• Records to process
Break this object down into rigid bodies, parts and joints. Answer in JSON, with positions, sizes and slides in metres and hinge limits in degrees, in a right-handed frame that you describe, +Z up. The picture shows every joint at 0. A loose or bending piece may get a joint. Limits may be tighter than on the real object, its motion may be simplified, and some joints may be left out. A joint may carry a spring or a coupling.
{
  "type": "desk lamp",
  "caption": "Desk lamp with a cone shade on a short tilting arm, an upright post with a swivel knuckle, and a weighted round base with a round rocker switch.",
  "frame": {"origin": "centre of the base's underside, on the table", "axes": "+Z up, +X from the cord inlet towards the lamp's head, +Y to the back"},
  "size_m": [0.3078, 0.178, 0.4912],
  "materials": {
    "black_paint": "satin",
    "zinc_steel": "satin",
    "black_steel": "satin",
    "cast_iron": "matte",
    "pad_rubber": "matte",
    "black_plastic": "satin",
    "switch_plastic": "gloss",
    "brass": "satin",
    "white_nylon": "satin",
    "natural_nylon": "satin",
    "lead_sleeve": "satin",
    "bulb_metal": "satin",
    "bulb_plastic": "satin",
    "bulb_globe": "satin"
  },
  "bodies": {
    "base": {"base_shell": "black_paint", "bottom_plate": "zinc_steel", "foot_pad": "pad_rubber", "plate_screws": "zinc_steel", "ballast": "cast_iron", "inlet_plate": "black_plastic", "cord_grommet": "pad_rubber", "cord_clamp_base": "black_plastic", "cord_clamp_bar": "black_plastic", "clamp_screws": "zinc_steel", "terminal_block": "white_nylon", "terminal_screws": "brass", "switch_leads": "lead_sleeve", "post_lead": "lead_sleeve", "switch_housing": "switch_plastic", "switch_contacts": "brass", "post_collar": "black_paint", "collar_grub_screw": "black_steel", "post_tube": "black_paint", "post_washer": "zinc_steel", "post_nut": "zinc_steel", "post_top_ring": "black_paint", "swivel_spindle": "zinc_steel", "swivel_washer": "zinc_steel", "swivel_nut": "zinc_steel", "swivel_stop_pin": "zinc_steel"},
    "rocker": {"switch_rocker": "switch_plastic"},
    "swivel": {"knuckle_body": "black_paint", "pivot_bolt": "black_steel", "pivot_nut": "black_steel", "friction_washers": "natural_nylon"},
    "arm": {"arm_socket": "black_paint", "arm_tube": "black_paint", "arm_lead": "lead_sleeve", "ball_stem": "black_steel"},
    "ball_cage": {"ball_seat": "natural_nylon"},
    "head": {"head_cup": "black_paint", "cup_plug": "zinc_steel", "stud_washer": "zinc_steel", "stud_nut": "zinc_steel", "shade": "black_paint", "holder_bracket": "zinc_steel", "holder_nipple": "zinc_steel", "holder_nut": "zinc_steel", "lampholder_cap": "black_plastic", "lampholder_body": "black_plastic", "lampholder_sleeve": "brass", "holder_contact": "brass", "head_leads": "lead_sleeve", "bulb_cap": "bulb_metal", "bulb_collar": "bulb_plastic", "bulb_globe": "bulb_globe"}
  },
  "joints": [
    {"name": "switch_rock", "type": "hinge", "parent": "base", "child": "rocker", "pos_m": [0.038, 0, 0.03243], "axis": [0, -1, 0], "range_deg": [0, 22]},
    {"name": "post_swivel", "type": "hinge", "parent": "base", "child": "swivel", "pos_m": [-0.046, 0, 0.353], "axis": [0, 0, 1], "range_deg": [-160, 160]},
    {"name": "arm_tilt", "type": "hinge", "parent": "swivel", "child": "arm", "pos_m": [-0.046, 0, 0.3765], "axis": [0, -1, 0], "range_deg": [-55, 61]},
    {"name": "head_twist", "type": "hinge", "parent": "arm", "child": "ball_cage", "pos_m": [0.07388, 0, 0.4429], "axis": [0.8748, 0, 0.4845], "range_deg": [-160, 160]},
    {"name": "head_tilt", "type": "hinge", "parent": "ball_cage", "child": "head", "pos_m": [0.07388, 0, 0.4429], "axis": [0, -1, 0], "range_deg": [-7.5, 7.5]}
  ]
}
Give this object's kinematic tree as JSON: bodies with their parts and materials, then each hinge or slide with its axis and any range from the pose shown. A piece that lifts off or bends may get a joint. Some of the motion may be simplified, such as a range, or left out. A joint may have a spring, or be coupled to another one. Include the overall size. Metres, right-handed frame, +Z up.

• Instructions for the task
Copy the material above verbatim.

• Response to the task
Break this object down into rigid bodies, parts and joints. Answer in JSON, with positions, sizes and slides in metres and hinge limits in degrees, in a right-handed frame that you describe, +Z up. The picture shows every joint at 0. A loose or bending piece may get a joint. Limits may be tighter than on the real object, its motion may be simplified, and some joints may be left out. A joint may carry a spring or a coupling.
{
  "type": "desk lamp",
  "caption": "Desk lamp with a cone shade on a short tilting arm, an upright post with a swivel knuckle, and a weighted round base with a round rocker switch.",
  "frame": {"origin": "centre of the base's underside, on the table", "axes": "+Z up, +X from the cord inlet towards the lamp's head, +Y to the back"},
  "size_m": [0.3078, 0.178, 0.4912],
  "materials": {
    "black_paint": "satin",
    "zinc_steel": "satin",
    "black_steel": "satin",
    "cast_iron": "matte",
    "pad_rubber": "matte",
    "black_plastic": "satin",
    "switch_plastic": "gloss",
    "brass": "satin",
    "white_nylon": "satin",
    "natural_nylon": "satin",
    "lead_sleeve": "satin",
    "bulb_metal": "satin",
    "bulb_plastic": "satin",
    "bulb_globe": "satin"
  },
  "bodies": {
    "base": {"base_shell": "black_paint", "bottom_plate": "zinc_steel", "foot_pad": "pad_rubber", "plate_screws": "zinc_steel", "ballast": "cast_iron", "inlet_plate": "black_plastic", "cord_grommet": "pad_rubber", "cord_clamp_base": "black_plastic", "cord_clamp_bar": "black_plastic", "clamp_screws": "zinc_steel", "terminal_block": "white_nylon", "terminal_screws": "brass", "switch_leads": "lead_sleeve", "post_lead": "lead_sleeve", "switch_housing": "switch_plastic", "switch_contacts": "brass", "post_collar": "black_paint", "collar_grub_screw": "black_steel", "post_tube": "black_paint", "post_washer": "zinc_steel", "post_nut": "zinc_steel", "post_top_ring": "black_paint", "swivel_spindle": "zinc_steel", "swivel_washer": "zinc_steel", "swivel_nut": "zinc_steel", "swivel_stop_pin": "zinc_steel"},
    "rocker": {"switch_rocker": "switch_plastic"},
    "swivel": {"knuckle_body": "black_paint", "pivot_bolt": "black_steel", "pivot_nut": "black_steel", "friction_washers": "natural_nylon"},
    "arm": {"arm_socket": "black_paint", "arm_tube": "black_paint", "arm_lead": "lead_sleeve", "ball_stem": "black_steel"},
    "ball_cage": {"ball_seat": "natural_nylon"},
    "head": {"head_cup": "black_paint", "cup_plug": "zinc_steel", "stud_washer": "zinc_steel", "stud_nut": "zinc_steel", "shade": "black_paint", "holder_bracket": "zinc_steel", "holder_nipple": "zinc_steel", "holder_nut": "zinc_steel", "lampholder_cap": "black_plastic", "lampholder_body": "black_plastic", "lampholder_sleeve": "brass", "holder_contact": "brass", "head_leads": "lead_sleeve", "bulb_cap": "bulb_metal", "bulb_collar": "bulb_plastic", "bulb_globe": "bulb_globe"}
  },
  "joints": [
    {"name": "switch_rock", "type": "hinge", "parent": "base", "child": "rocker", "pos_m": [0.038, 0, 0.03243], "axis": [0, -1, 0], "range_deg": [0, 22]},
    {"name": "post_swivel", "type": "hinge", "parent": "base", "child": "swivel", "pos_m": [-0.046, 0, 0.353], "axis": [0, 0, 1], "range_deg": [-160, 160]},
    {"name": "arm_tilt", "type": "hinge", "parent": "swivel", "child": "arm", "pos_m": [-0.046, 0, 0.3765], "axis": [0, -1, 0], "range_deg": [-55, 61]},
    {"name": "head_twist", "type": "hinge", "parent": "arm", "child": "ball_cage", "pos_m": [0.07388, 0, 0.4429], "axis": [0.8748, 0, 0.4845], "range_deg": [-160, 160]},
    {"name": "head_tilt", "type": "hinge", "parent": "ball_cage", "child": "head", "pos_m": [0.07388, 0, 0.4429], "axis": [0, -1, 0], "range_deg": [-7.5, 7.5]}
  ]
}
Give this object's kinematic tree as JSON: bodies with their parts and materials, then each hinge or slide with its axis and any range from the pose shown. A piece that lifts off or bends may get a joint. Some of the motion may be simplified, such as a range, or left out. A joint may have a spring, or be coupled to another one. Include the overall size. Metres, right-handed frame, +Z up.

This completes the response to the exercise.